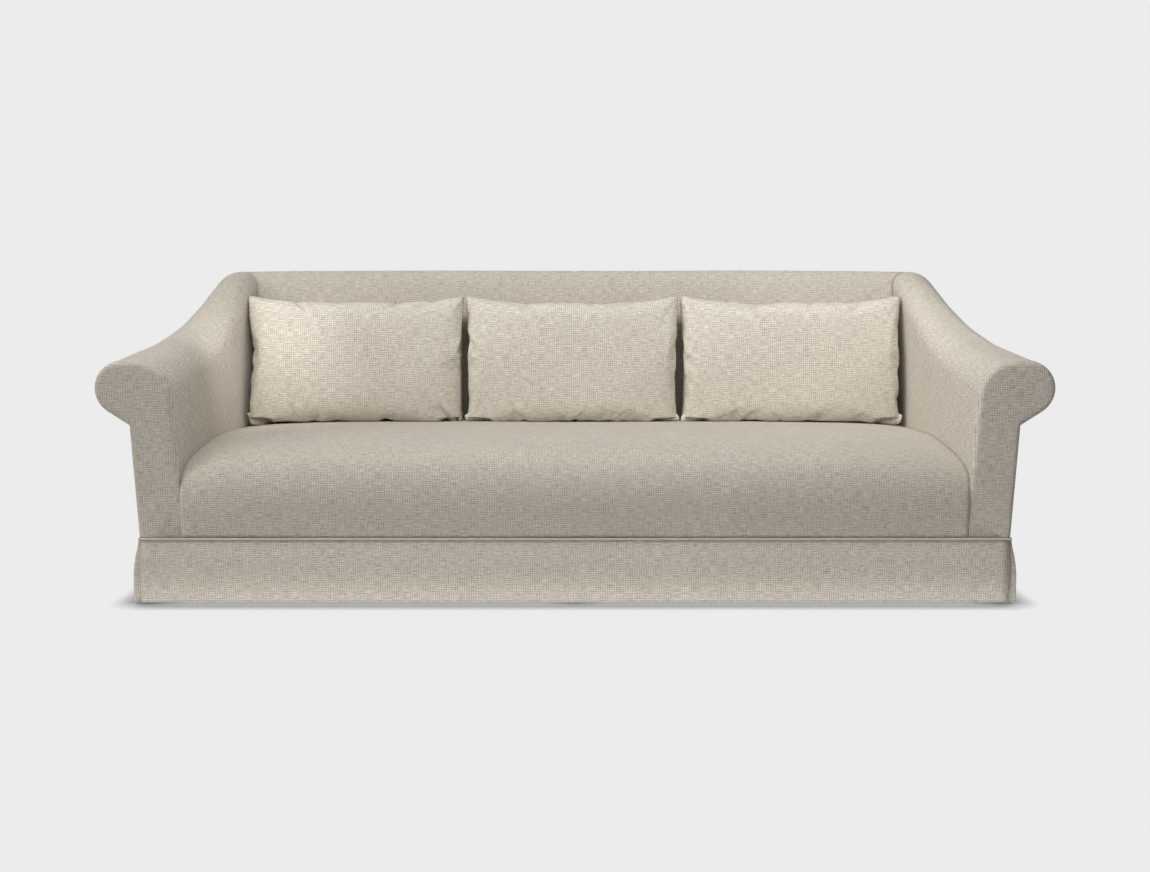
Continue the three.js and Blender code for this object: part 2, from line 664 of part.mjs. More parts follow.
// How far a pillow slides back and down until it rests on the seat and against the back.
function pillowRest(centre) {
  const points = [-1, 1].flatMap((face) => pillowFace(centre, face, 0).flat());
  const place = new THREE.Vector2(0, seatHeight);
  const settlings = 4;
  for (let i = 0; i < settlings; i += 1) {
    const back = Math.min(...points.map((p) => {
      return depthOn(backProfile(p.x / armInnerBase), p.z + place.y) - p.y;
    }));
    place.x = back - fitGap;
    const up = Math.max(...points.map((p) => {
      return heightOn(seatProfile(p.x / armInnerBase), p.y + place.x) - p.z;
    }));
    place.y = up + fitGap;
  }
  return place;
}

function addPillow(name, centre) {
  const rest = pillowRest(centre);
  const solid = (wall) => {
    const [front, back] = [-1, 1].map((face) => pillowFace(centre, face, wall));
    return sheet(front, back).translate(0, rest.x, rest.y);
  };
  const slit = new THREE.BoxGeometry(pillowWidth - 2 * openingMargin, openingGap, openingCut);
  slit.translate(centre, rest.x, rest.y + pillowDrawIn);
  const hollow = manifold(solid(0)).subtract(manifold(solid(pillowCoverThickness)));
  add(`${name}_cover`, geometryOf(hollow.subtract(manifold(slit))), linen);
  add(`${name}_insert`, solid(pillowCoverThickness + fitGap), wadding);
}

function addDustCover() {
  const size = [2 * (railOuter - dustCoverMargin), frameBack - frameFront - 2 * dustCoverMargin];
  board('dust_cover', [...size, dustCoverThickness],
    [0, (frameBack + frameFront) / 2, railBottom - restGap - dustCoverThickness / 2], lining);
}

addFrame();
for (const [xName, xSign] of [['left', -1], ['right', 1]]) {
  addArm(xName, xSign);
  addCornerBlock(`front_${xName}_corner_block`, xSign, -1);
  addCornerBlock(`rear_${xName}_corner_block`, xSign, 1);
}
addFeet();
addDustCover();
addSuspension();
addSeat();
addBack();
addOutsideBack();
addWelt();
addSkirts();
for (const [side, share] of Object.entries(pillowCentreShares)) {
  addPillow(`${side}_pillow`, share * armInnerBase);
}

export default sofa;
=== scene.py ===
"""A slope-arm sofa with a tight bench seat, three loose pillows and a tailored skirt.

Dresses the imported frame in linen: every upholstered solid gets a softer, finer piece.
Metres, +Z up, the front facing -Y.
"""
import json
import math

import bmesh
import bpy
from bpy.props import FloatProperty, FloatVectorProperty, PointerProperty
from mathutils import Matrix, Vector, noise


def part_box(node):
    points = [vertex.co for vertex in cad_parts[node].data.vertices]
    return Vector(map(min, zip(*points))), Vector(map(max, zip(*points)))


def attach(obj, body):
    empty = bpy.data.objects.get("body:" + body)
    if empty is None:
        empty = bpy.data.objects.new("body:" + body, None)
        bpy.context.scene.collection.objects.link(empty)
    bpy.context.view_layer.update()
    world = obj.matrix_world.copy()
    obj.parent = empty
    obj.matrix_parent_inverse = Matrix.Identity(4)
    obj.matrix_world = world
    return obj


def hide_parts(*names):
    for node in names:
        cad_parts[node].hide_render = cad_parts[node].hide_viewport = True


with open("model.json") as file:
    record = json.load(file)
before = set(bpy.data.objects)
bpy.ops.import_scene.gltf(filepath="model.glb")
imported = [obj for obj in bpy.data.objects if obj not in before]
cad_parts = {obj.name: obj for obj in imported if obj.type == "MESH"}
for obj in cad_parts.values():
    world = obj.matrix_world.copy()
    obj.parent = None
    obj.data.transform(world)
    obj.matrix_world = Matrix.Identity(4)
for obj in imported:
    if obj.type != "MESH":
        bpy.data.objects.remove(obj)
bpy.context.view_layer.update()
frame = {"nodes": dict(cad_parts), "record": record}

bl_info = {
    "name": "Slope-arm sofa",
    "version": (1, 0, 0),
    "blender": (4, 5, 0),
    "location": "3D View > Sidebar > Sofa",
    "description": "Dresses a packed sofa frame with linen upholstery, pillows and a skirt",
    "category": "Object",
}

SIDES = (("left", -1), ("right", 1))
PILLOWS = ("left", "centre", "right")
PILLOW_WIDTH_SHARES = (1.012, 1, 1.032)

# Tables of shares, close to the solids'. Arm: share of the depth, then of climb, overhang, tightening.
SLOPE_SHARES = ((0, 0), (0.13, 0.038), (0.34, 0.147), (0.5, 0.322), (0.67, 0.6), (0.82, 0.873),
                (0.92, 1), (0.965, 0.975), (1, 0.87))
OVERHANG_SHARES = ((0, 1), (0.16, 0.97), (0.37, 0.76), (0.58, 0.37), (0.79, 0.09), (0.94, 0.01), (1, 0))
TIGHTEN_SHARES = ((0, 0), (0.5, 0.55), (1, 1))
# Seat: share of its depth, then share of its height over the welt, in the middle and at an end.
SEAT_MIDDLE_SHARES = ((0.001, 0), (-0.010, 0.15), (-0.018, 0.33), (-0.0195, 0.47), (-0.014, 0.6),
                      (0.001, 0.73), (0.026, 0.83), (0.08, 0.92), (0.17, 0.972), (0.32, 0.997),
                      (0.5, 1), (1, 0.955))
SEAT_END_SHARES = ((0.001, 0), (-0.002, 0.15), (-0.004, 0.3), (-0.002, 0.42), (0.004, 0.53),
                   (0.018, 0.62), (0.04, 0.69), (0.09, 0.76), (0.17, 0.82), (0.32, 0.88),
                   (0.5, 0.925), (1, 0.87))
SEAT_END_POWER = 8
# Back: share of its thickness from the rear face, then share of its height over its low edge.
BACK_SHARES = ((1, 0), (1, 0.2), (0.925, 0.42), (0.835, 0.64), (0.745, 0.81), (0.675, 0.9),
               (0.63, 0.94), (0.575, 0.968), (0.51, 0.988), (0.43, 1), (0.24, 0.992),
               (0.12, 0.972), (0.055, 0.95), (0.012, 0.925))
# Skirt: share of the drop below the welt, then share of the flare.
SKIRT_SHARES = ((0, 0), (0.1, 0.16), (0.25, 0.52), (0.42, 0.8), (0.62, 0.95), (1, 1))

# How many rows or steps each surface is drawn with.
SEAT_STEPS = 96
CROWD_POWER = 3
ARM_PAD_STEPS = 80
ARM_PANEL_STEPS = 40
ARM_PANEL_ROWS = 12
SKIRT_STEPS = 24
CORD_SIDES = 16
ROLL_STEPS = 20
SHOULDER_STEPS = 12
INNER_STEPS = 9
MERGE = 1e-6

# Arms: how far the pieces stand off their seams, and where the front panel flattens beside the seat.
REAR_CLEAR = 0.0005
SEAM_TUCK = 0.0004
SEAM_REACH = 0.003
PANEL_ROUNDING = 0.013
PANEL_SKIN = 0.0001
FLAT_TOP = 0.37
FLAT_RUN = 0.1
UNDER_ROLL_TURN = math.radians(57)
# The outside back: the rounding of its rim, and how far out from the arm's inner face at the back its
# outline starts.
BACK_PANEL_ROUNDING = 0.0025
BACK_PANEL_INSET = 0.03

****

PROBLEM TO WORK ON:
Begin at the line that has "addFrame();"; stop after the line that has "obj.parent = None". Copy every line in that span exactly.

SOLUTION:
addFrame();
for (const [xName, xSign] of [['left', -1], ['right', 1]]) {
  addArm(xName, xSign);
  addCornerBlock(`front_${xName}_corner_block`, xSign, -1);
  addCornerBlock(`rear_${xName}_corner_block`, xSign, 1);
}
addFeet();
addDustCover();
addSuspension();
addSeat();
addBack();
addOutsideBack();
addWelt();
addSkirts();
for (const [side, share] of Object.entries(pillowCentreShares)) {
  addPillow(`${side}_pillow`, share * armInnerBase);
}

export default sofa;
=== scene.py ===
"""A slope-arm sofa with a tight bench seat, three loose pillows and a tailored skirt.

Dresses the imported frame in linen: every upholstered solid gets a softer, finer piece.
Metres, +Z up, the front facing -Y.
"""
import json
import math

import bmesh
import bpy
from bpy.props import FloatProperty, FloatVectorProperty, PointerProperty
from mathutils import Matrix, Vector, noise


def part_box(node):
    points = [vertex.co for vertex in cad_parts[node].data.vertices]
    return Vector(map(min, zip(*points))), Vector(map(max, zip(*points)))


def attach(obj, body):
    empty = bpy.data.objects.get("body:" + body)
    if empty is None:
        empty = bpy.data.objects.new("body:" + body, None)
        bpy.context.scene.collection.objects.link(empty)
    bpy.context.view_layer.update()
    world = obj.matrix_world.copy()
    obj.parent = empty
    obj.matrix_parent_inverse = Matrix.Identity(4)
    obj.matrix_world = world
    return obj


def hide_parts(*names):
    for node in names:
        cad_parts[node].hide_render = cad_parts[node].hide_viewport = True


with open("model.json") as file:
    record = json.load(file)
before = set(bpy.data.objects)
bpy.ops.import_scene.gltf(filepath="model.glb")
imported = [obj for obj in bpy.data.objects if obj not in before]
cad_parts = {obj.name: obj for obj in imported if obj.type == "MESH"}
for obj in cad_parts.values():
    world = obj.matrix_world.copy()
    obj.parent = None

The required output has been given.